On May 22, however, a reporter from the tabloid Blick hiding in a bush at a shooting range at Chancy, canton Geneva, filmed GCSP students – and the two North Korean officers – walking through the woods with Swiss rifles.

One student let off a rifle by mistake. No one was hurt. Click on the link to see the video.

Now Swiss Public Television, SRF, has learnt that the colonel who organised the shooting exercise, is a member of the General staff and is in charge of a high-level, sensitive army division based in the Zurich area. Electronic warfare and cryptographic or secure communication come under the division’s jurisdiction.

The defence ministry insisted that the GCSP had nothing to with this and the shooting event had been organised by a GCSP student.

The Military justice department has started an inquiry into the shooting practice.

What’s the point?

Regula Rytz, president of the Green Party, spoke of an “embarrassing scandal” – the army and the GCSP “appeared to be accomplices of the regime of injustice in North Korea”.

She said that if Ueli Maurer’s department didn’t thoroughly examine the incident, a government investigating committee would be set up.

The government was also criticised by the political right. Lukas Reimann, president of the campaign for an Independent and Neutral Switzerland, said: “In a neutral country such as Switzerland, there’s no way foreigners should be allowed to learn how to use weapons.”

Gerhard Pfister from the centre-right Christian Democrats pointed out that only people who were “blindly loyal” to the regime of Kim Jong-un were allowed to leave the country, and therefore he doubted whether there was any point in having North Koreans at the GCSP.

Lack of popular support

This is far from the first embarrassment to feature the defence ministry. In February, the Swiss Air Force was ridiculed around the world because it only has intervention capability during office hours.

The issue arose when a hijacked Ethiopian Airlines passenger plane landed in Geneva at about 6am on a Monday without the intervention of the Swiss Air Force. While Italian and French military aircraft were scrambled to accompany the plane, Switzerland was not able to deploy any jets because the air force’s offices were closed.
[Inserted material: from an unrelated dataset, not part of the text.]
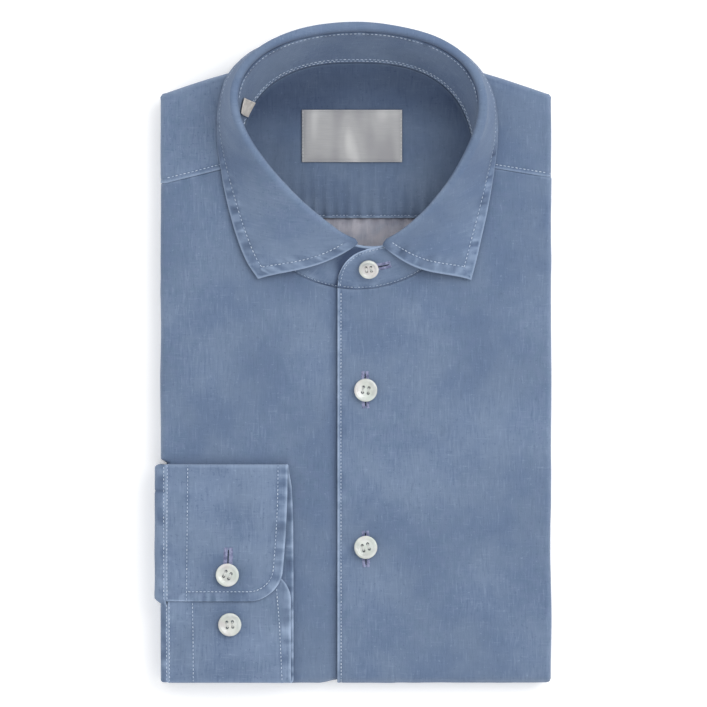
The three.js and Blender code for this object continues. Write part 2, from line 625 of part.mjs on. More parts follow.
const wasm = await Module();
wasm.setup();
function asSolid(geometry) {
  const bare = geometry.clone();
  bare.deleteAttribute("normal");
  bare.deleteAttribute("uv");
  const merged = mergeVertices(bare, 1e-4);
  return new wasm.Manifold(
    new wasm.Mesh({
      numProp: 3,
      vertProperties: new Float32Array(merged.attributes.position.array),
      triVerts: new Uint32Array(merged.index.array),
    }),
  );
}
function asGeometry(solid) {
  const { vertProperties, triVerts } = solid.getMesh();
  const geometry = new THREE.BufferGeometry();
  geometry.setAttribute("position", new THREE.BufferAttribute(new Float32Array(vertProperties), 3));
  return geometry.setIndex(new THREE.BufferAttribute(new Uint32Array(triVerts), 1));
}
function buttonDisc(radius) {
  const thick = 2.6;
  const hole = { radius: radius * 0.1, centre: radius * 0.24 };
  const profile = [
    [0, 0],
    [radius * 0.8, 0],
    [radius * 0.97, thick * 0.35],
    [radius, thick * 0.7],
    [radius * 0.93, thick],
    [radius * 0.74, thick * 0.96],
    [radius * 0.58, thick * 0.68],
    [0, thick * 0.64],
  ].map(([x, y]) => new THREE.Vector2(x, y));
  let disc = asSolid(new THREE.LatheGeometry(profile, 20));
  for (const [sx, sz] of [[1, 1], [1, -1], [-1, 1], [-1, -1]]) {
    const drill = new THREE.CylinderGeometry(hole.radius, hole.radius, thick * 3, 6);
    drill.translate(sx * hole.centre, thick / 2, sz * hole.centre);
    disc = disc.subtract(asSolid(drill));
  }
  return asGeometry(disc).rotateX(Math.PI / 2);
}

// The assembly

const shirt = new THREE.Group();
function add(name, geometry, material) {
  const mesh = new THREE.Mesh(geometry, material);
  mesh.name = name;
  shirt.add(mesh);
  return mesh;
}

add("folded_layers", foldedLayers(), finishes.denim);
add("front_right", frontRight(), finishes.denim);
add("front_left", frontLeft(), finishes.denim);
add("yoke_outer", yokeOuter(), finishes.denim);
add("yoke_inner", yokeInner(), finishes.denimInside);
add("back", backPanel(), finishes.wrongSide);
add("collar_band", collarBand(), finishes.denim);
add("collar_leaf", collarLeaf(), finishes.denim);
add("sleeve_right", sleeveTube(), finishes.denim);
add("cuff_right", cuffBand(), finishes.denim);
add("neck_label", neckLabel(), finishes.labelTape);
add("size_tab", neckTab(), finishes.tabTape);

placket.buttonsY.forEach((y, k) => {
  const button = add(`button_front_${k + 1}`, buttonDisc(buttonRadius), finishes.pearl);
  button.position.set(placket.buttonX, y, topHeight(placket.buttonX, y) + gap);
});

const cuffButtons = [
  { x: -69, y: -121.4, level: cuffLevels.top },
  { x: -67.7, y: -148.7, level: cuffLevels.middle },
];
cuffButtons.forEach(({ x, y, level }, k) => {
  const button = add(`button_cuff_${k + 1}`, buttonDisc(buttonRadius), finishes.pearl);
  button.position.set(x, y, underCuff(x, y) + level + cloth / 2 + gap);
});

const collarButton = add("button_collar", buttonDisc(collarButtonRadius), finishes.pearl);
const bandMiddle = bandFrame(-83);
collarButton.position.copy(bandPoint(-83, 0.5)).addScaledVector(bandMiddle.out, cloth / 2 + 2.4 * gap);
collarButton.quaternion.setFromUnitVectors(vec(0, 0, 1), bandMiddle.out);

export default shirt;
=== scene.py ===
import math

import bpy
import numpy as np
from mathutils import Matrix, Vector
from mathutils.bvhtree import BVHTree


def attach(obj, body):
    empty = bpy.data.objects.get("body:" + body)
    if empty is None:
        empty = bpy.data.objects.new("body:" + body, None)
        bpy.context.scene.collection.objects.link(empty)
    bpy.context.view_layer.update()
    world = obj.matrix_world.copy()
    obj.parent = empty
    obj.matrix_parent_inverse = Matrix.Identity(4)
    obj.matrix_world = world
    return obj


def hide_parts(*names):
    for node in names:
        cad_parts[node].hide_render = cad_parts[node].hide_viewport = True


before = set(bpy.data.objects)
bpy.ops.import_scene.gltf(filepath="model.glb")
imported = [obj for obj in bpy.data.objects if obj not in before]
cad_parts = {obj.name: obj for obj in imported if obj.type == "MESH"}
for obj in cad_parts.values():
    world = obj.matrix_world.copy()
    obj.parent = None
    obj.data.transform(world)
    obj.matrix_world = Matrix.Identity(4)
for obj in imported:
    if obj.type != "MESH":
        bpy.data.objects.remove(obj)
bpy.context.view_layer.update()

# A denim shirt folded into a flat pack, seen from straight above.
# Sizes in this script are millimetres unless a name says metres, and meshes are scaled as they are made.
scene = bpy.context.scene
mm = 0.001


# Camera, light and floor

cameraSet = {"middle": (0.275, 0.275), "widthSeen": 388.85, "level": 18, "distance": 4000}
lightSet = {
    "sky": 0.85,
    "skyTint": (0.985, 0.99, 1.0),
    "panelPower": 11.5,
    "panelSize": 1.1,
    "panelPlace": (0.75, 0.5, 1.2),  # metres
    "fillPower": 1.5,
    "fillPlace": (-0.9, -0.5, 1.3),
    "floorColour": (0.97, 0.97, 0.97),
    "floorGlow": 0.2,  # a light table: keeps the shadows pale
    "floorSize": 3.0,  # metres
}


def makeCamera():
    data = bpy.data.cameras.new("camera")
    data.sensor_width = 36
    data.lens = 36 * cameraSet["distance"] / cameraSet["widthSeen"]
    data.clip_end = 20
    camera = bpy.data.objects.new("camera", data)
    x, y = cameraSet["middle"]
    camera.location = (x * mm, y * mm, (cameraSet["level"] + cameraSet["distance"]) * mm)
    scene.collection.objects.link(camera)
    scene.camera = camera


def aimedLight(name, place, power, size):
    data = bpy.data.lights.new(name, "AREA")
    data.shape = "SQUARE"
    data.size = size
    data.energy = power
    light = bpy.data.objects.new(name, data)
    light.location = place
    light.rotation_euler = (-Vector(place)).to_track_quat("-Z", "Y").to_euler()
    scene.collection.objects.link(light)


def makeStudio():
    aimedLight("panelLight", lightSet["panelPlace"], lightSet["panelPower"], lightSet["panelSize"])
    aimedLight("fillLight", lightSet["fillPlace"], lightSet["fillPower"], 1.0)
    world = bpy.data.worlds.new("studio")
    world.use_nodes = True
    background = world.node_tree.nodes["Background"]
    background.inputs["Color"].default_value = (*lightSet["skyTint"], 1)
    background.inputs["Strength"].default_value = lightSet["sky"]
    scene.world = world
    scene.view_settings.view_transform = "Standard"
    half = lightSet["floorSize"] / 2
    mesh = bpy.data.meshes.new("floor")
    mesh.from_pydata([(-half, -half, 0), (half, -half, 0), (half, half, 0), (-half, half, 0)], [],
        [(0, 1, 2, 3)])
    floor = bpy.data.objects.new("floor", mesh)
    scene.collection.objects.link(floor)
    paper = bpy.data.materials.new("floorPaper")
    paper.use_nodes = True
    shader = paper.node_tree.nodes["Principled BSDF"]
    shader.inputs["Base Color"].default_value = (*lightSet["floorColour"], 1)
    shader.inputs["Roughness"].default_value = 0.9
    shader.inputs["Emission Color"].default_value = (1, 1, 1, 1)
    shader.inputs["Emission Strength"].default_value = lightSet["floorGlow"]
    mesh.materials.append(paper)


makeCamera()
makeStudio()
print("camera, light and floor are set")


# Finishes


class Value:
    # A socket that takes part in plain arithmetic
    def __init__(self, finish, socket):
        self.finish = finish
        self.socket = socket

    def maths(self, operation, first, second=None):
        values = {0: first} if second is None else {0: first, 1: second}
        return self.finish.add("Math", {"operation": operation}, values)

    def __add__(self, other):
        return self.maths("ADD", self, other)

    def __radd__(self, other):
        return self.maths("ADD", other, self)

    def __sub__(self, other):
        return self.maths("SUBTRACT", self, other)

    def __rsub__(self, other):
        return self.maths("SUBTRACT", other, self)

    def __mul__(self, other):
        return self.maths("MULTIPLY", self, other)

    def __rmul__(self, other):
        return self.maths("MULTIPLY", other, self)

    def __truediv__(self, other):
        return self.maths("DIVIDE", self, other)

    def __neg__(self):
        return self.maths("MULTIPLY", self, -1)

    def sine(self):
        return self.maths("SINE", self)

    def clamped(self):
        return self.finish.add("Clamp", {}, {0: self, 1: 0.0, 2: 1.0})

    def between(self, low, high):
        # 0 below low, 1 above high
        return self.finish.add(
            "MapRange",
            {"interpolation_type": "SMOOTHSTEP"},
            {"Value": self, "From Min": low, "From Max": high, "To Min": 0.0, "To Max": 1.0},
        )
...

Because of budgetary constraints and noise restrictions, Switzerland’s air bases only operate 8am-12pm and 1.30pm-5pm – except on Monday nights when training exercises are held.

“If you want to invade Switzerland, do it at lunchtime” was a common headline around the world.

In 2007, 170 soldiers accidentally “invaded” neighbouring Liechtenstein having lost their bearings.

More recently, Ueli Maurer was on the painful end of direct democracy when voters turned down his request to spend CHF3.1 billion ($3.5 billion) on 22 Swedish Gripen fighter jets.

An editorial in the Blick on Monday said that instead of becoming the best army in the world, as Maurer has envisioned, instead the Swiss army was on the way to becoming the “most embarrassing army in the world”.

“As the Gripen result shows, popular support for the army is dwindling and mistrust in how officers while away their days is growing.”